How to Identify Ascending Tops on a Chart
Identifying ascending top patterns is quite easy and straightforward once you know what to look for.
- To start, pick a specific time frame to study (daily, weekly, or monthly).
- Now look for a pattern where the stock price is going up by making new highs, creating a stair-step effect with peaks moving upward.
- You should be able to spot at least two to three tops that are clearly higher than the previous ones. You can also draw trendlines to connect the tops, which will ease the study.
- The trendline should slope upward, confirming that highs are consistently rising.
- If you notice this formation, you can take this as a sign that the stock is in an uptrend, and the bullish momentum is there.
- Additionally, make sure you check the volume during these higher highs—increased buying volume in the uptrend adds further confirmation that the pattern is strong and reliable for long trades
By identifying these minute points of ascending top patterns, traders can better time their trades and make informed decisions.
How Ascending Tops Work in Market Trends
Bullish Continuation Pattern
Ascending tops are said to be bullish continuous patterns, signifying that the existing uptrend is most likely to continue. As the stock price continues to make new highs, it clearly shows buyers are in clean power against sellers, which is driving the price up creating good demand. Traders who know and understand this pattern take it as a sign that the stock’s bullish momentum will likely keep pushing it higher. This pattern is often spotted in the areas with strong uptrends, where the market confidence is high and buyers are willing to purchase the share at expensive prices too.
Market Psychology Behind Ascending Tops
The psychology of the ascending top pattern reflects positive sentiments among traders and investors. Each higher and increased peak represented enhanced demanding the stock. The willingness to buy this stock at an expensive price keeps driving the price upwards. It indicates that even slight pullbacks or dips in the price between the highs where buyers step in, following new high shows confirm that bears are stronger in the fight.
This pattern also signals that sellers are losing the fight against buyers, as they struggle to push the price down. The gradual increase in price price after every small pullback, confirms the potential that stock is holding. Recognizing this psychology helps traders make decisions based on the strength of the market’s positive sentiment.
How to Trade Ascending Top Patterns?
Conventional traders used to take entry at every new top made by the price and then enjoy the upmove till it lasts.
But we as demand and supply traders wouldn’t go by buying peak, instead, we’ll figure from where the up move can tart.
Entry: Take an entry when your trade setup aligns with a good buying origin. The price should approach a good demand zone and that demand zone should’ve given a good move. Also, when the price has a little correction after making a peak, and approaches a good demand zone, take entry there and then enjoy the upmove. With this approach, you’ll be making profits before reaching the new peak.

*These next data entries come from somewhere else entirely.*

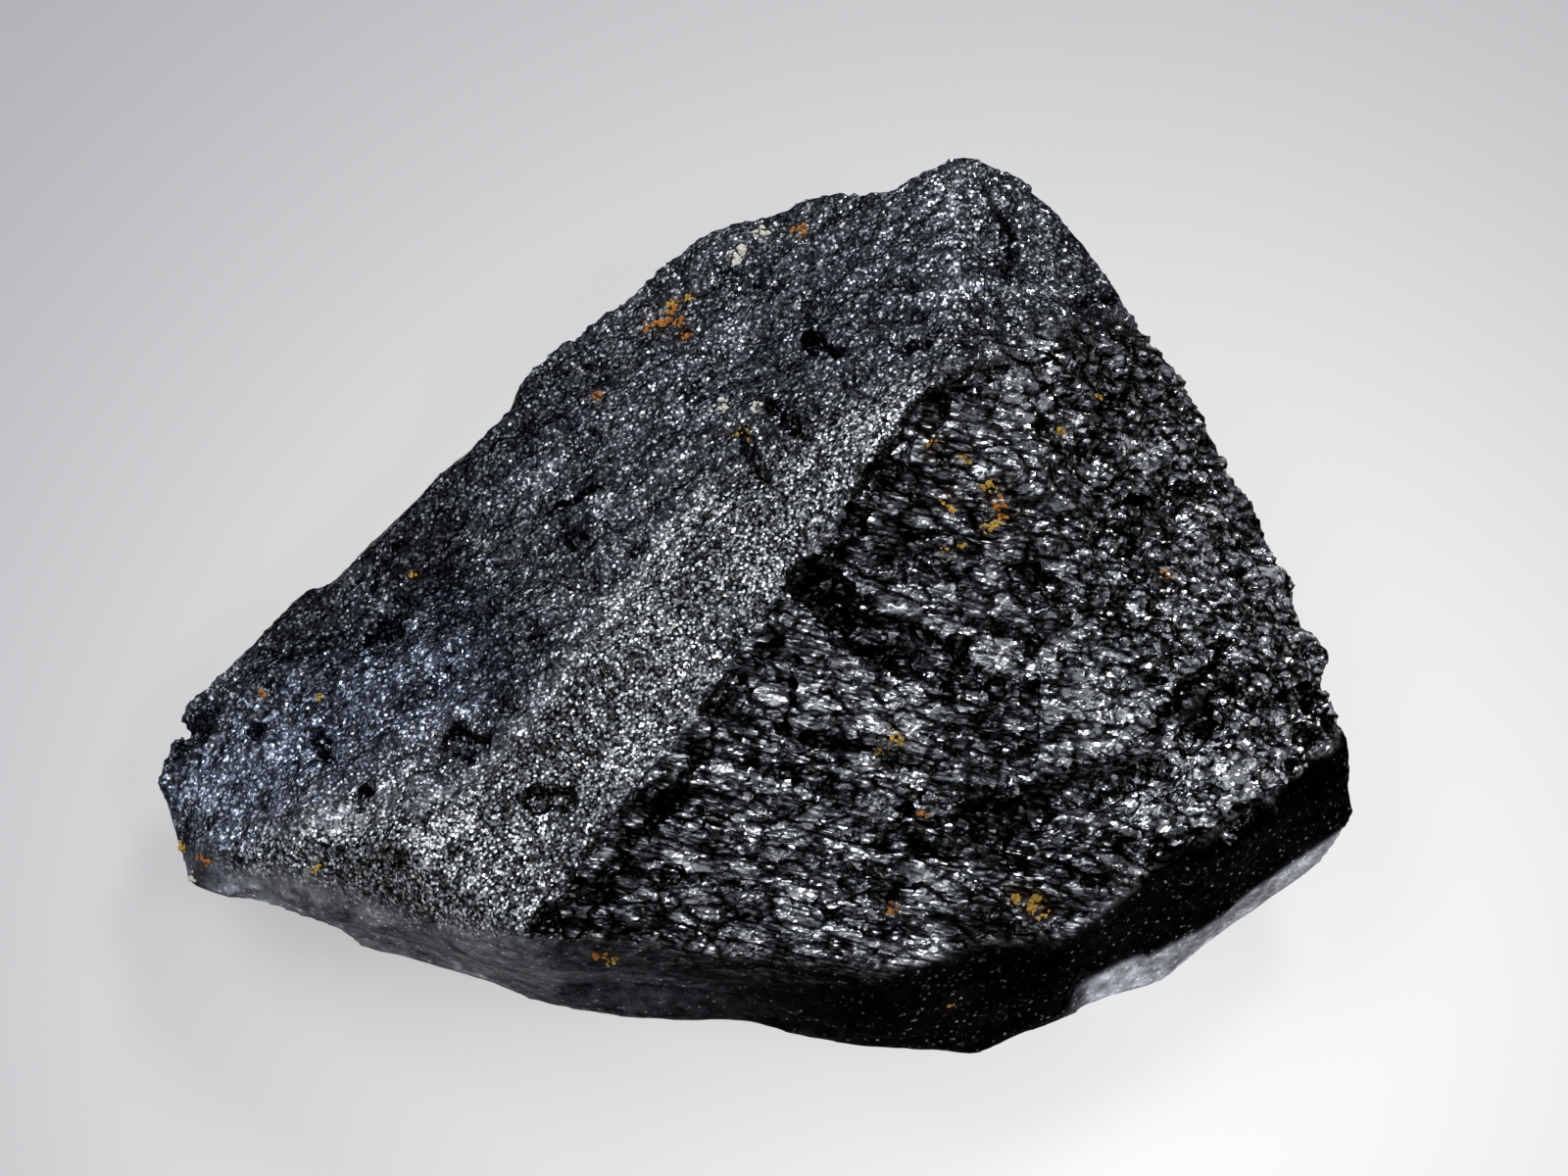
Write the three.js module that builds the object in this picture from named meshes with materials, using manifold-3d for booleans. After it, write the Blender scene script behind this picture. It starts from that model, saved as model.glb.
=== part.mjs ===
// Tapiolite crystal: a loose black crystal that lies on the flat face where it broke off.
// Sizes are in mm. Z is up, the front of the crystal faces -Y and its thin tip points to -X.
import * as THREE from 'three';
import { ConvexGeometry } from 'three/addons/geometries/ConvexGeometry.js';
import { ImprovedNoise } from 'three/addons/math/ImprovedNoise.js';
import { TessellateModifier } from 'three/addons/modifiers/TessellateModifier.js';
import { mergeVertices } from 'three/addons/utils/BufferGeometryUtils.js';
import Module from 'manifold-3d';

// The ridge between the glittering bevel and the ledged right face runs from apex to ridge foot.
const APEX = [3.9, 3.5, 10];
const RIDGE_FOOT = [-4.8, -8.2, 7.6];
const BEVEL_FOOT = [-7.4, -6, 7.1];

// Rim round the back of the upper left face, from the thin tip to the crown.
const LEFT_RIM = [[-11.1, -0.3, 3.8], [-4, 6.8, 5.3], [-0.7, 8.4, 6.3], [1.9, 8.7, 7.6]];
const CROWN = [[4.5, 9.1, 8.6], [5.7, 9, 8.3]];

// Rim down the right side, from the crown to the blunt right end.
const RIGHT_RIM = [[8.2, 5.9, 8], [11, 2.1, 6], [12, -0.6, 4.9]];
const RIGHT_END = [[12.1, -1.8, 3.9], [13, -4.2, 3.4]];

// Upper edge of the front, from the right end to the foot of the ridge and on to the tip.
const FRONT_EDGE = [[11, -4.9, 6], [7.4, -7.1, 5.8], [5, -8.2, 5.9], [1.7, -8.7, 6.3]];
const TIP_EDGE = [[-6.4, -7.9, 6.3], [-9.4, -6.2, 5.6], [-11.6, -5.2, 4.2]];
const TIP = [[-12.5, -1.3, 3.1], [-13.1, -3.2, 3], [-12.5, -5.6, 3]];

// Widest line of the front, where the walls turn in under the crystal.
const FRONT_GIRDLE = [
  [10.2, -6.2, 3.2], [6.2, -8.6, 3.4], [4.5, -9.4, 3.4], [1.7, -9.1, 3.4], [-4.9, -8.3, 3.3], [-7.9, -7, 3.1],
];

// Smooth low facet at the lower right.
const LOW_FACET = [[8.7, -7.4, 1.8], [10.6, -6, 1.7], [12.2, -4.8, 2]];

// Flat broken face that the crystal lies on.
const BASE = [
  [-10.2, -3.9, 0], [-9.4, -1.9, 0], [-3.6, 4.4, 0], [2.2, 6.2, 0], [6.2, 4.4, 0],
  [10.2, -1, 0], [10.4, -4.6, 0], [6, -7.2, 0], [-2.4, -6.6, 0],
];

// Growth lines on the right face run nearly level, a little down to the right.
const GROWTH_LINE = [0.976, -0.09, -0.2];

// Places on a face are [along, down] in mm from the face's first corner. A cut is given by its start,
// end, width, depth and the share of its width at which it is deepest.

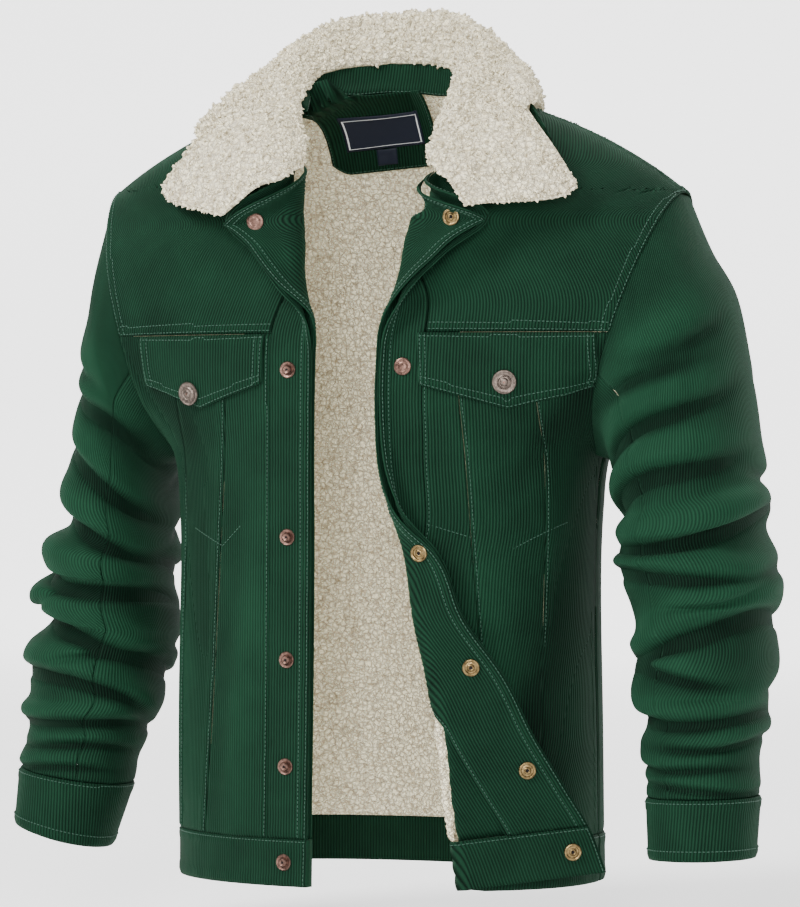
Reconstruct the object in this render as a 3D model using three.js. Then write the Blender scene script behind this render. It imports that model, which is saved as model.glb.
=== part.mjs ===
// A corduroy jacket lined and collared with sherpa pile, open at the front and hollow as worn.
// Millimetres. +X is the wearer's left, -Y the front, +Z up; the origin lies between the shoulders.
import * as THREE from 'three';

// Driving sizes
const HEM_Z = -640;
const BAND_TOP_Z = -601;
const YOKE_FRONT_Z = -184;
const YOKE_BACK_Z = -150;
const ARMPIT_Z = -283;
const ARMPIT_X = 187;
const SHOULDER_X = { R: 246, L: 259 };
const NECK_X = 78;
const NECK_Z = 22;
const SEAM_Y = 4;
const SHOULDER_ROLL = 140;
const PLAN_ROUND = 2.25;
const ROLL_ROUND = 2.2;
const CLOTH = 1.7;
const PILE = 6;
const FACING_GAP = 4.6;
const LINING_GAP = 4.4;
const LAPEL_PAD = 2.6;
const COLLAR_PILE = 7.5;
const SLEEVE_WALL = 2;
const ARMHOLE_GAP = 2.8;
const SKIN = 0.2;
const SEAM = 0.4;
// The front and back round over level at the shoulder line, so this height leaves 0.5 mm between them.
const SHOULDER_SEAM = 0.0001;
const PLACKET = 38;
const FACING = 66;
const FLAP_ROLL = 8;
const PANEL_STEPS = 48;
const UPPER_ROWS = 6;
const COLUMN_GAP = 0.6;
const ROLL_COLUMNS = 6;
const BACK_COLUMNS = 16;
const ROLL_STEPS = 16;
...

Stop loss: Keep stop loss before the nearest low made by the ascending top pattern. If it breaks then it can be understood that the trend is going to be reversed and it’s better to take the exit.
Target: While trading an ascending top pattern, you can exit as soon as the price starts correcting, till then you can enjoy the upmove.
Difference Between Ascending Tops and Ascending Triangles
Aspect | Ascending Tops | Ascending Triangles |
Pattern Type | Series of higher highs forming an uptrend. | Flat resistance at the top with rising support (triangle shape). |
Tops | Each top is higher than the previous one, creating an upward slope. | Horizontal line at the top where the price repeatedly hits resistance. |
Lows | Lows may rise but are not the main focus. | The lows consistently rise, creating an upward-sloping support line. |
Breakout Point | Breakout usually happens when the price crosses above the most recent high. | Breakout occurs when the price moves above the flat resistance line. |
Trading Implication | Bullish continuation with more flexibility in tops and lows. | Bullish breakout expected after consolidation under flat resistance. |
Volume Pattern | Volume may rise with each higher top. | Volume usually decreases as the pattern forms, then spikes on the breakout. |
Conclusion
The rising tops pattern is a reliable predictor of a strong uptrend, indicating increased demand and bullish momentum in a stock. Recognizing the gradual building of higher highs allows traders to expect ongoing upward momentum and strategically timing their trades. Unlike traditional methods, demand and supply traders buy near demand zones rather than at peaks, allowing for more precise entry locations and risk control. This pattern is easily identifiable on a chart and, when supplemented with volume analysis, gives useful information on market mood. Understanding ascending tops and the psychology behind them provides traders a distinct advantage in making informed trading decisions that maximize earnings while minimizing risks.
Frequently Asked Questions
What is an ascending top pattern in stock trading?
An ascending tops pattern occurs when a stock repeatedly achieves new highs, with each peak exceeding the previous one, signaling a strong bullish trend fuelled by rising demand.
How do I identify an ascending top pattern on a chart?
To find an ascending top pattern, look for a series of rising highs over a specified time period, with each peak higher than the previous one. Drawing a trendline between the tops can help validate the pattern.
What is the best entry point when trading an ascending top pattern?
The optimum entry point occurs when the price retraces to a demand zone following a minor correction. Entering before the next peak allows traders to capitalize on the rise.
How can I manage risk when trading an ascending top pattern?
Set a stop loss immediately below the most recent low to minimize losses if the price reverses. A trailing stop loss might also lock up profits as the price moves upwards.
What’s the difference between ascending tops and ascending triangles?
Ascending tops consist of a sequence of increasing highs, whereas ascending triangles feature a flat resistance line at the top and rising support at the bottom, signaling a possible breakout.